# Compassionate vets



## Peregrine Falcon (3 May 2018)

Thank you to the HHO'ers who have sent hugs and wishes after the loss of our beloved Pusskins.

I was cooking dinner for the boys tonight when there was a knock at the door.  A veterinary nurse from the practice was stood holding an orchid with the cat's name on the flowerpot and a card.  

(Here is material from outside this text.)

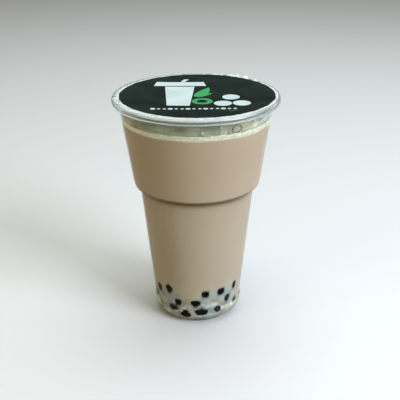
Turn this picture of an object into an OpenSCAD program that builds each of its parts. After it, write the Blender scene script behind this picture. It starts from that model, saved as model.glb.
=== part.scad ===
// Bubble tea: a clear sealing cup of milk tea with a froth on top, shut by a printed film that is
// heat-sealed to the rolled rim. Millimetres, Z up, origin at the centre of the foot's resting plane.

/* [Cup] */
// Diameter over the rolled rim, the standard of 95 mm sealing heads
rim_d = 95; // [78:0.5:116]
// Height from the foot to the top of the rim
cup_h = 138; // [114:0.5:170]
// Thickness of the thermoformed wall
wall = 0.5; // [0.35:0.05:0.8]
// Radius lost between the wall under the rim and the top of the shoulder
upper_taper = 6; // [3:0.1:8]
// Height of the shoulder's top
shoulder_z = 90.5; // [75:0.5:109]
// Radius lost at the shoulder
shoulder_w = 3.9; // [3.2:0.1:6]
// Height of the shoulder, from the crease to its top
shoulder_h = 5.4; // [4:0.1:9]
// Radius lost between the crease under the shoulder and the bottom
lower_taper = 7; // [4:0.1:9]

/* [Rim] */
// Width of the rolled lip outside the wall
lip_w = 3.9; // [3.2:0.1:5]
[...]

A really lovely touch which is very much appreciated.  They also light a candle in reception when an animal is pts. It's never easy losing a pet but when you have care shown by the professionals who understand it does help.


----------



## YorksG (3 May 2018)

What a nice gesture from the vets, I'm sure the boys will look after the plant, in memory of a much loved cat. It is always such a hard thing to cope with, but your boys will become much more compassionate and understanding adults as a result of a sensitively handled bereavement at this stage in their lives. Our animals continue with our education, even after they have gone.


----------



## Pinkvboots (4 May 2018)

So sorry for your loss vets with compassion only known a few  xx


----------



## Lindylouanne (4 May 2018)

That is so thoughtful. RIP Pusskins.


----------



## Rumtytum (4 May 2018)

So thoughtful of your vets, they understand and empathise with your loss, doesn't happen here we just get a bill.


----------